The NLRB contends miners who lost jobs when Massey bought the mine from Horizon in 2004 will suffer additional harm without an injunction enforcing an administrative law judge's decision that the company violated federal labor law by refusing to rehire union workers.

Massey contends former employees weren't hired because better replacements were found. It also says it didn't have to bargain with the UMW because the subsidiary that acquired the mine wasn't a legal successor to Horizon.

NLRB lawyer Jonathan D. Duffey called the 85 employees "casualties" of Massey's war against the UMW. Remedies such as rehiring and requiring bargaining "are going to be rendered meaningless by the passage of time," Duffey told U.S. District Judge Robert Goodwin during the hearing, which is scheduled to resume Friday morning.

Spartan lawyer Forrest Roles countered that most of the harm to the former employees already has occurred, leaving Goodwin no reason to issue an injunction before the NLRB reaches a final decision.

Roles also argued an injunction would harm current employees by cutting their wages, pension benefits and 401(k) retirement matches.

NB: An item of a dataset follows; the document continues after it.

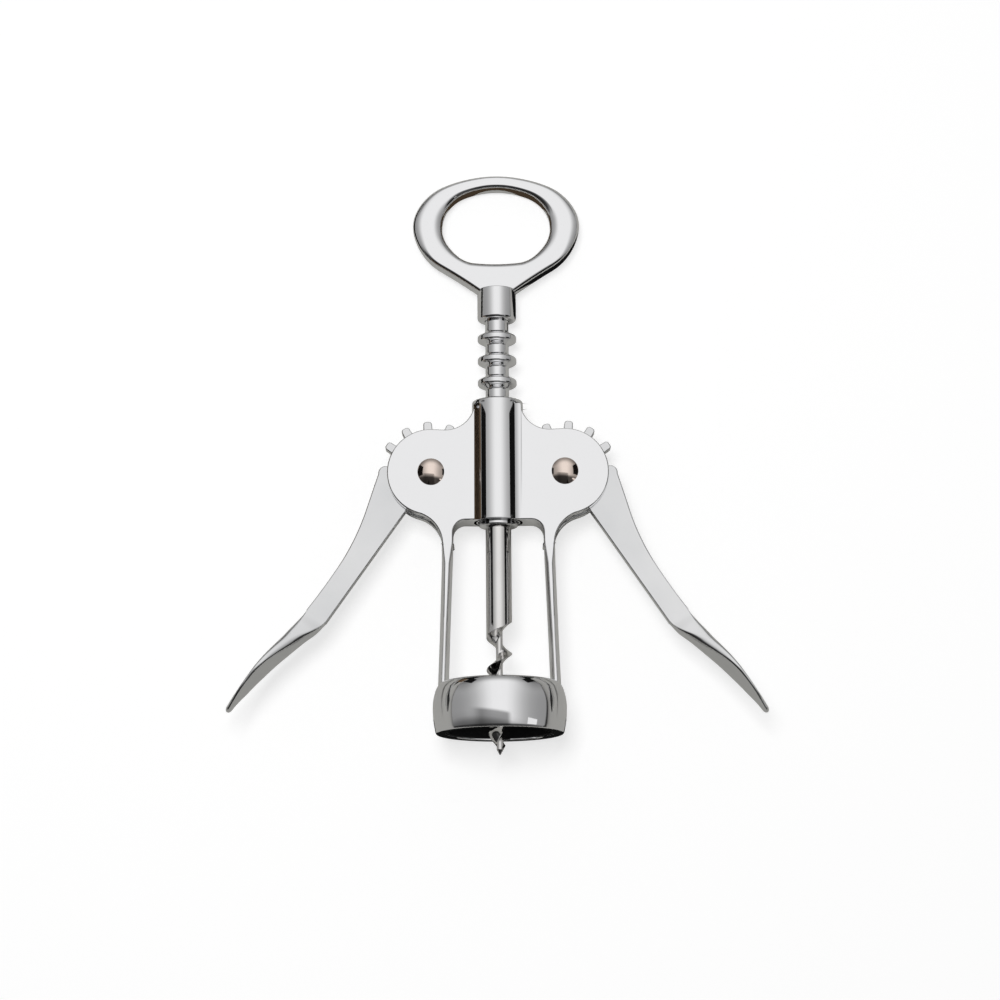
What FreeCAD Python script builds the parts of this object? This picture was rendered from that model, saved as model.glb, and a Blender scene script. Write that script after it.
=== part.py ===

William "Bolts" Willis, president of the UMW local representing workers at the mine, testified that many employees have since retired, taken other jobs, moved out of state and even died. He also testified that more than 200 workers who lost their jobs in 2004 would have returned at the time. Today, he says more than 60 are willing to go back.

Massey, the nation's fourth-largest coal producer by revenue, largely rid itself of the union in the 1980s. Today, about 110, or 2 percent, of the company's 5,400 workers are represented by the UMW. All work at one smaller surface mine or six prep plants that handle 28 percent of Massey's coal.